SHORT TASK
Each line from the start of the data below through the one containing "DRAWN_WAVES, detail=3.0, roughness=0.6)" must be reproduced exactly.

PROVIDED MATERIAL
· · · ·
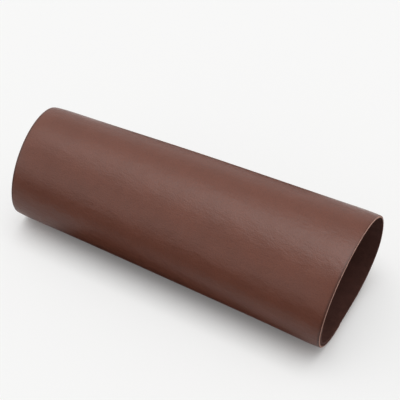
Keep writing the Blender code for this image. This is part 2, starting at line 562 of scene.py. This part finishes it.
def grain_material():
    """The grain side: a fine pebble and streaks drawn along the roll, satin, with pressing and painted
    shade beside the cut.
    """
    n = Nodes(bpy.data.materials.new("leather_grain"))
    place = n.sheet_place()
    drift_inputs = {"Vector": place, "Scale": DRIFT_WAVES, "Detail": 1.0}
    drift = n.add("ShaderNodeTexNoise", drift_inputs).outputs["Color"]
    bent = n.add(
        "ShaderNodeVectorMath", {0: drift, 1: (PEBBLE_DRIFT, PEBBLE_DRIFT, 0), 2: place},
        operation="MULTIPLY_ADD",
    ).outputs["Vector"]
    pebble = n.add(
        "ShaderNodeTexVoronoi", {"Vector": bent, "Scale": PEBBLE_WAVES, "Smoothness": 0.55},
        feature="SMOOTH_F1", voronoi_dimensions="2D",
    ).outputs["Distance"]
    fine = n.noise(bent, FINE_WAVES, detail=3.0, roughness=0.6)
    mottle = n.noise(place, MOTTLE_WAVES, detail=4.0, roughness=0.55)
    cloud = n.noise(place, CLOUD_WAVES, detail=2.0, roughness=0.5)
    rumple = n.noise(n.sheet_place(RUMPLE_SCALE), RUMPLE_WAVES, detail=3.0, roughness=0.55)
    drawn = n.noise(n.sheet_place(DRAWN_SCALE), DRAWN_WAVES, detail=3.0, roughness=0.6)

    shade = n.varied(mottle, GRAIN_BROWN, *GRAIN_SHADES)
    gaps = n.map_range(pebble, *PEBBLE_GAPS, 0, PEBBLE_GAP_SHARE)
    shade = n.mix(gaps, shade, scaled(GRAIN_BROWN, PEBBLE_GAP_SHADE))
    # Painted shade, partly pressing: the grain darkens beside the cut, and only faintly over the lit
    # crown.
    shaded_beside_cut = n.map_range(n.from_edge(place), *PRESSED_AND_SHADED_BAND, 1, 0)
    lit_crown_fade = n.map_range(n.around(place), *LIT_CROWN_AROUND, 1, LIT_CROWN_BAND)
    pressed_and_shaded = n.math("MULTIPLY", shaded_beside_cut, lit_crown_fade)
    shade = n.mix(pressed_and_shaded, shade, scaled(GRAIN_BROWN, PRESSED_AND_SHADED_DARK))

    roughness = n.math("MULTIPLY_ADD", fine, ROUGHNESS_SWING, GRAIN_ROUGHNESS)
    roughness = n.math("MULTIPLY_ADD", cloud, ROUGHNESS_SWING, roughness)
    height = n.math("MULTIPLY_ADD", fine, FINE_HEIGHT, n.math("MULTIPLY", pebble, -1))
    height = n.math("MULTIPLY_ADD", drawn, DRAWN_HEIGHT, height)
    normal = n.bump(height, GRAIN_RELIEF, n.bump(rumple, RUMPLE_RELIEF))
    return n.finish(Base_Color=shade, Roughness=roughness, Normal=normal, IOR=GRAIN_IOR)


def flesh_material():
    """The flesh side: a short matt nap."""
    n = Nodes(bpy.data.materials.new("leather_flesh"))
    nap = n.noise(n.sheet_place(NAP_SCALE), NAP_WAVES, detail=6.0, roughness=0.7)
    mottle = n.noise(n.sheet_place(), NAP_MOTTLE_WAVES, detail=5.0, roughness=0.65)
    shade = n.varied(mottle, FLESH_BROWN, *FLESH_SHADES)
    tips = n.map_range(nap, *NAP_TIPS, 0, NAP_TIP_SHARE)
    shade = n.mix(tips, shade, scaled(FLESH_BROWN, NAP_TIP_SHADE))
    normal = n.bump(nap, NAP_RELIEF)
    return n.finish(Base_Color=shade, Roughness=FLESH_ROUGHNESS, Normal=normal, IOR=FLESH_IOR)


def edge_material():
    """The cut edge: dark at the grain side, partly pressed and partly painted shade, then pale fibres
    where the knife opened the leather, partly painted highlight and deepest over the crown, then darker
    packed ones. Down the back and on the inner lap the cut is darker."""
    n = Nodes(bpy.data.materials.new("leather_cut_edge"))
    place = n.sheet_place()
    around = n.around(place)
    fibres = n.noise(place, FIBRE_WAVES, detail=5.0, roughness=0.7)
    ragged = n.noise(place, RAGGED_WAVES, detail=3.0, roughness=0.6)
    depth = n.math("MULTIPLY_ADD", ragged, RAGGED, n.depth(1 / MM))
    # Painted highlight: over the crown, where the light falls, the cut's pale reaches deeper.
    pale_and_highlight_depth = n.math("SUBTRACT", depth, n.map_range(around, *CROWN_HIGHLIGHT_AROUND, 0, CROWN_HIGHLIGHT_DEPTH))
    pale = n.varied(fibres, PALE_TAN, *PALE_SHADES)
    core = n.varied(fibres, CORE_BROWN, *CORE_SHADES)
    dark_cut = n.varied(fibres, FLESH_BROWN, *DARK_CUT_SHADES)

    # Painted shade, partly pressing: the cut is dark at the grain side before its pale fibres start.
    shade = n.mix(n.map_range(depth, *PALE_STARTS, 0, 1), scaled(GRAIN_BROWN, PRESSED_AND_SHADED_DARK), pale)
    shade = n.mix(n.map_range(pale_and_highlight_depth, *PALE_ENDS, 0, 1), shade, core)
    # The cut darkens down the back and on the inner lap, so its pale, partly painted highlight, shows on
    # the front and crown only.
    back_dark = n.map_range(around, *BACK_DARK_AROUND, 0, BACK_DARK_SHARE)
    lap_dark = n.map_range(around, *LAP_DARK_AROUND, 0, 1)
    shade = n.mix(n.math("MAXIMUM", back_dark, lap_dark), shade, dark_cut)
    normal = n.bump(fibres, FIBRE_RELIEF)
    return n.finish(Base_Color=shade, Roughness=CUT_ROUGHNESS, Normal=normal, IOR=CUT_IOR)


# ---------------------------------------------------------------------------------------------
# Studio
# ---------------------------------------------------------------------------------------------

def make_camera():
    """The camera at the photo's viewing angle."""
    data = bpy.data.cameras.new("camera")
    data.sensor_width = CAMERA_SENSOR
    data.lens = CAMERA_LENS
    camera = bpy.data.objects.new("camera", data)
    bpy.context.scene.collection.objects.link(camera)
    camera.location = CAMERA_PLACE
    camera.rotation_mode = "QUATERNION"
    camera.rotation_quaternion = Vector(CAMERA_LOOKS_ALONG).to_track_quat("-Z", "Y")
    bpy.context.scene.camera = camera


def patch_shade(n, place, patch):
    """How dark a patch makes a place on the floor: its share inside it, and soft at its sides."""
    turned = n.add(
        "ShaderNodeVectorRotate",
        {"Vector": place, "Center": (*patch.middle, 0), "Angle": math.radians(-patch.turn)},
        rotation_type="Z_AXIS",
    ).outputs["Vector"]
    axes = n.add("ShaderNodeSeparateXYZ", {"Vector": turned})
    shade = patch.share
    for axis, centre, side in zip("XY", patch.middle, patch.sides):
        away = n.math("ABSOLUTE", n.math("SUBTRACT", axes.outputs[axis], centre))
        within = n.map_range(away, side / 2 - PATCH_EDGE, side / 2 + PATCH_EDGE, 1, 0)
        shade = n.math("MULTIPLY", shade, within)
    return shade


def make_floor():
    """A plain pale floor to the camera, with the dark patches for all that the roll reflects."""
    bpy.ops.mesh.primitive_plane_add(size=FLOOR_SIDE)
    floor = bpy.context.object
    floor.name = "floor"
    n = Nodes(bpy.data.materials.new("floor"))
    seen = n.add("ShaderNodeLightPath").outputs["Is Camera Ray"]
    unseen = n.math("SUBTRACT", 1, seen)
    place = n.add("ShaderNodeTexCoord").outputs["Object"]
    dark = 0
    for patch in DARK_PATCHES:
        dark = n.math("MAXIMUM", dark, patch_shade(n, place, patch))
    dark = n.math("MULTIPLY", dark, unseen)

    near_roll = {"Distance": CONTACT_SHADE_REACH}
    open_floor = n.add("ShaderNodeAmbientOcclusion", near_roll).outputs["AO"]
    fade = n.math("POWER", open_floor, CONTACT_SHADE_POWER)
    glow = n.math("MULTIPLY", fade, n.math("MULTIPLY", seen, FLOOR_GLOW))
    shade = n.mix(dark, (*FLOOR_WHITE, 1), (*FLOOR_DARK, 1))
    shade = n.mix(glow, shade, (0, 0, 0, 1))
    n.finish(Emission_Color=(*FLOOR_GLOW_WHITE, 1), Emission_Strength=glow)
    n.finish(Base_Color=shade, Roughness=FLOOR_ROUGHNESS, IOR=FLOOR_IOR)
    floor.data.materials.append(n.holder)


def ring_level(n, turn, ring, brightest):
    """How bright a ring is, as a share of the brightest, at a turn from the front by the right."""
    ramp = n.add("ShaderNodeValToRGB", {"Fac": turn})
    levels = [*ring[1:], ring.front]
    stops = ramp.color_ramp.elements
    for position in np.linspace(0, 1, len(levels))[1:-1]:
        stops.new(position)
    for stop, level in zip(stops, levels):
        stop.color = (*(3 * [level / brightest]), 1)
    return ramp.outputs["Color"]


def make_lights():
    """Soft light from all round, brightest from above and from the left, and a plain backdrop."""
    world = bpy.data.worlds.new("studio")
    bpy.context.scene.world = world
    n = Nodes(world)
    towards = n.add("ShaderNodeTexCoord").outputs["Generated"]
    axes = n.add("ShaderNodeSeparateXYZ", {"Vector": towards})
    x, y, z = (axes.outputs[axis] for axis in "XYZ")
    rise = n.math("MULTIPLY", n.math("ARCSINE", z), 180 / math.pi)
    turn = n.math("ARCTAN2", x, n.math("MULTIPLY", y, -1))
    turn = n.math("FRACT", n.math("DIVIDE", turn, 2 * math.pi))
    brightest = max(max(ring[1:]) for ring in RINGS)

    light = ring_level(n, turn, RINGS[0], brightest)
    for lower, ring in zip(RINGS, RINGS[1:]):
        risen = n.math("SUBTRACT", rise, lower.rise)
        share = n.math("DIVIDE", risen, ring.rise - lower.rise, clamp=True)
        level = ring_level(n, turn, ring, brightest)
        light = n.math("MULTIPLY_ADD", share, n.math("SUBTRACT", level, light), light)

    seen = n.add("ShaderNodeLightPath").outputs["Is Camera Ray"]
    light = n.math("MULTIPLY", light, n.math("SUBTRACT", 1, seen))
    backdrop = n.math("MULTIPLY", seen, BACKDROP)
    background = n.tree.nodes["Background"]
    n.put(background.inputs["Strength"], n.math("MULTIPLY_ADD", light, brightest, backdrop))
    n.put(background.inputs["Color"], (1, 1, 1, 1))


def main():
    bpy.context.scene.view_settings.view_transform = "Standard"
    make_camera()
    sheet = make_sheet([grain_material(), flesh_material(), edge_material()])
    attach(sheet, "root")
    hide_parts("rolled_hide")
    make_floor()
    make_lights()


main()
· · · ·
COMPLETE ANSWER
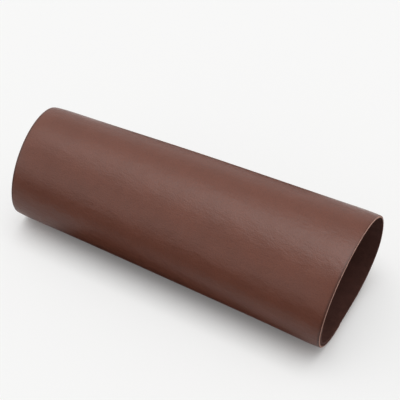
Keep writing the Blender code for this image. This is part 2, starting at line 562 of scene.py. This part finishes it.
def grain_material():
    """The grain side: a fine pebble and streaks drawn along the roll, satin, with pressing and painted
    shade beside the cut.
    """
    n = Nodes(bpy.data.materials.new("leather_grain"))
    place = n.sheet_place()
    drift_inputs = {"Vector": place, "Scale": DRIFT_WAVES, "Detail": 1.0}
    drift = n.add("ShaderNodeTexNoise", drift_inputs).outputs["Color"]
    bent = n.add(
        "ShaderNodeVectorMath", {0: drift, 1: (PEBBLE_DRIFT, PEBBLE_DRIFT, 0), 2: place},
        operation="MULTIPLY_ADD",
    ).outputs["Vector"]
    pebble = n.add(
        "ShaderNodeTexVoronoi", {"Vector": bent, "Scale": PEBBLE_WAVES, "Smoothness": 0.55},
        feature="SMOOTH_F1", voronoi_dimensions="2D",
    ).outputs["Distance"]
    fine = n.noise(bent, FINE_WAVES, detail=3.0, roughness=0.6)
    mottle = n.noise(place, MOTTLE_WAVES, detail=4.0, roughness=0.55)
    cloud = n.noise(place, CLOUD_WAVES, detail=2.0, roughness=0.5)
    rumple = n.noise(n.sheet_place(RUMPLE_SCALE), RUMPLE_WAVES, detail=3.0, roughness=0.55)
    drawn = n.noise(n.sheet_place(DRAWN_SCALE), DRAWN_WAVES, detail=3.0, roughness=0.6)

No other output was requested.